U.S. Crude Oil Exports Could Mean Stocks Are Dropping Elsewhere

Robert Boslego - INO.com Contributor - Energies


Crude stocks built by 0.9 million barrels in the week ending March 24th to end at 534 million barrels, 30.2 million larger than a year ago, setting a new record high. But crude oil exports also surged to 1.010 million barrels per day.

The stated objective of the OPEC production cut is to reduce OECD global inventories back to their five-year average. The U.S. has the largest excess inventories of any OECD country, and also publishes the most transparent, timely data, and so I had expected OPEC to target reductions in its exports to the U.S.

But based on Energy Department statistics for the weeks ending March 24, 2017, U.S. crude imports from Saudi Arabia averaged about 1.240 million barrels per day in the year-to-date. Saudi Arabia is the second largest source of imports behind Canada. That figure was about 30% higher than in the same weeks last year, and about 17% higher than during December, before its production cuts went into effect.

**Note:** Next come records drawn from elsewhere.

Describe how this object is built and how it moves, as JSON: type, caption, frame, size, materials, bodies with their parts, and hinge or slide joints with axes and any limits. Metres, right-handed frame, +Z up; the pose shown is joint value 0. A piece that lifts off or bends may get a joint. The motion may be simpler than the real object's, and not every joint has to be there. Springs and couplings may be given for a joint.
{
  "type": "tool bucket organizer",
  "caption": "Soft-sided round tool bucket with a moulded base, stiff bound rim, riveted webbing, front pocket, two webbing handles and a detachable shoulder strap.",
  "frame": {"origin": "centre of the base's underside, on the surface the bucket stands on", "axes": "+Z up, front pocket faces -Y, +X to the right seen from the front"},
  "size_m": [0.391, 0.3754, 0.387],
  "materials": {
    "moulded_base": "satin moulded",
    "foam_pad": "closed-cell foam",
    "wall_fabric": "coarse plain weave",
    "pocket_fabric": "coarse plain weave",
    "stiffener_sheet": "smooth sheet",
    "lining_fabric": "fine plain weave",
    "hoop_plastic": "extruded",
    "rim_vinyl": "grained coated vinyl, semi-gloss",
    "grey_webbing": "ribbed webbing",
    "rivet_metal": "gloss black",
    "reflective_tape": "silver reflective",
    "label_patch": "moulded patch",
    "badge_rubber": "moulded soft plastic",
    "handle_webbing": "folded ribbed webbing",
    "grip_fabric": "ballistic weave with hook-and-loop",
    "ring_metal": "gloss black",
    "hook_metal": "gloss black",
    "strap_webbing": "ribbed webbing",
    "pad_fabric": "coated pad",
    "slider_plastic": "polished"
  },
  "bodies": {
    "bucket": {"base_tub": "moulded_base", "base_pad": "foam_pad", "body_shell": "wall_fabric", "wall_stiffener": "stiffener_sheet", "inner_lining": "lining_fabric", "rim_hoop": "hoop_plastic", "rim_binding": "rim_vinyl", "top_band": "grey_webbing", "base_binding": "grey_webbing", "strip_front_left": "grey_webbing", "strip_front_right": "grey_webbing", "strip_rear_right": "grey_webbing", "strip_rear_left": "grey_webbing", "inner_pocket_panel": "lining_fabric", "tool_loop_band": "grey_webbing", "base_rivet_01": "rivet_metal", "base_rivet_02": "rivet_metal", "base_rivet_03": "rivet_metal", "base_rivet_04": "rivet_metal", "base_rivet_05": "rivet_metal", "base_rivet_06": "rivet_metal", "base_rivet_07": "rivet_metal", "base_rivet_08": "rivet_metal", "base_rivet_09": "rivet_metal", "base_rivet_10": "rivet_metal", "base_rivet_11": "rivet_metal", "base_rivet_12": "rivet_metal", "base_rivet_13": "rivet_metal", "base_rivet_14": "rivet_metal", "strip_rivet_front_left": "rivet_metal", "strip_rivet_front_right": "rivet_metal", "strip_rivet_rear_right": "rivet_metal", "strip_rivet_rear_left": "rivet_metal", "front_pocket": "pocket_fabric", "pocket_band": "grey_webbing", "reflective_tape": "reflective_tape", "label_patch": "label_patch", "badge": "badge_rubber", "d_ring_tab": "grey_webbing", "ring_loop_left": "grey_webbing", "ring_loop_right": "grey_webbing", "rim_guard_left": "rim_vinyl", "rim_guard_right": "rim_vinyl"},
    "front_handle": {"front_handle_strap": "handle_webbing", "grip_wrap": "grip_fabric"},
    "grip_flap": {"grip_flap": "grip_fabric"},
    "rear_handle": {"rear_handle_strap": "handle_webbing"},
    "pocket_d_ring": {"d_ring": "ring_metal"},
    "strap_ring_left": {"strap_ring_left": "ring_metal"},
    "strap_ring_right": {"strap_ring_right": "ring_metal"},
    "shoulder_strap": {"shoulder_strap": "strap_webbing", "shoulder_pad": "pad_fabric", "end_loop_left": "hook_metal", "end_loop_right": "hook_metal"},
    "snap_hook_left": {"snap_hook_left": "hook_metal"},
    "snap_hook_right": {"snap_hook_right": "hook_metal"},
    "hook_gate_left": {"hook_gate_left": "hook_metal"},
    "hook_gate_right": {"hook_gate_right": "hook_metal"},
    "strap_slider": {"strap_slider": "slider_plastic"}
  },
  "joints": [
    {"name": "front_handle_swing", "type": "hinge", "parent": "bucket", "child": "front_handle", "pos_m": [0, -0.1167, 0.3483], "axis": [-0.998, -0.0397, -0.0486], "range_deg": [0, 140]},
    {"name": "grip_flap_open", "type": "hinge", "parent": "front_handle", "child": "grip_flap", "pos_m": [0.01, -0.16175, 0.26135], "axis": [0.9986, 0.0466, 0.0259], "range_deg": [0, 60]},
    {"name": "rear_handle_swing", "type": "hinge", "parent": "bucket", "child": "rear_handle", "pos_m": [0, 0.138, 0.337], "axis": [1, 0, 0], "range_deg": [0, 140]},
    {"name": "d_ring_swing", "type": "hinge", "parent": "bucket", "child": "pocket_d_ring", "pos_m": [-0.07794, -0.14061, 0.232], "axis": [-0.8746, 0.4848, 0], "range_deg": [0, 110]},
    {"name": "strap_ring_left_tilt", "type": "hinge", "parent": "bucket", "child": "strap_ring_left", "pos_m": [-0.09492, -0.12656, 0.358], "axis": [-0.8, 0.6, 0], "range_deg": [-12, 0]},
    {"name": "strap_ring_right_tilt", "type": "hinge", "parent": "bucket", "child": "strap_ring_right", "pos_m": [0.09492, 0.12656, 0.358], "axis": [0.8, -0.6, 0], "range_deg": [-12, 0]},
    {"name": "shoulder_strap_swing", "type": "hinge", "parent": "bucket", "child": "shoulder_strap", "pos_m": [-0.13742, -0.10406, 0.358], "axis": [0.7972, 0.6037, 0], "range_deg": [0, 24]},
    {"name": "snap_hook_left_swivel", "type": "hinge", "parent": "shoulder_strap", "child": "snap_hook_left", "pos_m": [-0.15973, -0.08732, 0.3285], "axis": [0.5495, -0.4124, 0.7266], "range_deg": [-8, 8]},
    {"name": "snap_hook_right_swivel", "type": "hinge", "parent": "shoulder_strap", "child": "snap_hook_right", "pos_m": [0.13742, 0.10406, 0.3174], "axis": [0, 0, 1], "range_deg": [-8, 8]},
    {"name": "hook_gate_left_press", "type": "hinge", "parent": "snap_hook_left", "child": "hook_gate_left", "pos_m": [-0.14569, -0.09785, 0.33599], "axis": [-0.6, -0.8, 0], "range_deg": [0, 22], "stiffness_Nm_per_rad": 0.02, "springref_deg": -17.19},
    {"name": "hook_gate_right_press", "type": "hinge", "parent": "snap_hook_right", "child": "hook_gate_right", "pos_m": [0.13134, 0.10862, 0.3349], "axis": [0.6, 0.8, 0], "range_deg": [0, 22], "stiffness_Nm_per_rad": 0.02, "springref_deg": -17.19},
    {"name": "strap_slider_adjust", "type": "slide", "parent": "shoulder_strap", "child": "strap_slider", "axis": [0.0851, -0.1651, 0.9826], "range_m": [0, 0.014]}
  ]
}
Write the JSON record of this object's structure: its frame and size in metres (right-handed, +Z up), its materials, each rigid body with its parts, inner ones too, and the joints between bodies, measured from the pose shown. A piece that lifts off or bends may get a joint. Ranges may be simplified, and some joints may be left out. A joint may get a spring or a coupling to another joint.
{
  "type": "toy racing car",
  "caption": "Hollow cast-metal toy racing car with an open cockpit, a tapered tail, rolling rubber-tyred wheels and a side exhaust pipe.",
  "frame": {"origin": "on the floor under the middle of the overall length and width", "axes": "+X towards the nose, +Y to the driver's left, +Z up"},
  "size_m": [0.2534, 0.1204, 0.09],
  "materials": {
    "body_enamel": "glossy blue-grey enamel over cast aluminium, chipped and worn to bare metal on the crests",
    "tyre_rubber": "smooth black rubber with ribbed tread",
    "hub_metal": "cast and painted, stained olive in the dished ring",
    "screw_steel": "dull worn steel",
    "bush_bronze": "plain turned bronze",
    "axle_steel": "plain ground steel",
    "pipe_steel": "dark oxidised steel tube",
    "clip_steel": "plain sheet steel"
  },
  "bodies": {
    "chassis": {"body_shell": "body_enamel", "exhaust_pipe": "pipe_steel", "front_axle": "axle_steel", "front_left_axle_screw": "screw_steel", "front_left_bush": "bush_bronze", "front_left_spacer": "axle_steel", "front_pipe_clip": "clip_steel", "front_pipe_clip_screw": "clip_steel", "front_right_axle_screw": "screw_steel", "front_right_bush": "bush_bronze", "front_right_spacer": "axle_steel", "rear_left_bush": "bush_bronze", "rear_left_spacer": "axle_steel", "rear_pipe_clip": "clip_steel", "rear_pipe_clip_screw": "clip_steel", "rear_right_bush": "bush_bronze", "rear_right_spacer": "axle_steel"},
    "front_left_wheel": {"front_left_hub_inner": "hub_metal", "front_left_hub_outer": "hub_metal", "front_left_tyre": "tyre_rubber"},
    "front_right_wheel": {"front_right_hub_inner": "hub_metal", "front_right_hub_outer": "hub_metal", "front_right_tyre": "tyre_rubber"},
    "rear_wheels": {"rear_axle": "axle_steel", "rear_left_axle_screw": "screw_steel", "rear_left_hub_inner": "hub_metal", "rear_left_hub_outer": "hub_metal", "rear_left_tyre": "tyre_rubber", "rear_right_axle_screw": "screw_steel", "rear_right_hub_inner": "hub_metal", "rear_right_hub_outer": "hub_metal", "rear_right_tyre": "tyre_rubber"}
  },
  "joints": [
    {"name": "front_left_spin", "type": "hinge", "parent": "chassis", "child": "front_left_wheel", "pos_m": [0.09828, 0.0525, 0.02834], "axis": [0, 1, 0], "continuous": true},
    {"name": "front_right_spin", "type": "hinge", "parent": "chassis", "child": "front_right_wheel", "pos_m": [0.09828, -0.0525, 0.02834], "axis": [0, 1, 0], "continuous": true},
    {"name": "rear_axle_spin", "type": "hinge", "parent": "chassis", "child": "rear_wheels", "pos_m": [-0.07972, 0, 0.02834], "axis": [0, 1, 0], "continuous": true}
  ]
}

Crude Imports From Saudi Arabia

The Saudi energy minister claimed in December that he was reducing tanker nominations effective January 1, 2017, Saudi exports to the U.S. are 178,000 b/d higher than a year ago. Based on the import numbers for the 12 weeks off 2017, there is no evidence of any Saudi production cut. Continue reading "U.S. Crude Oil Exports Could Mean Stocks Are Dropping Elsewhere"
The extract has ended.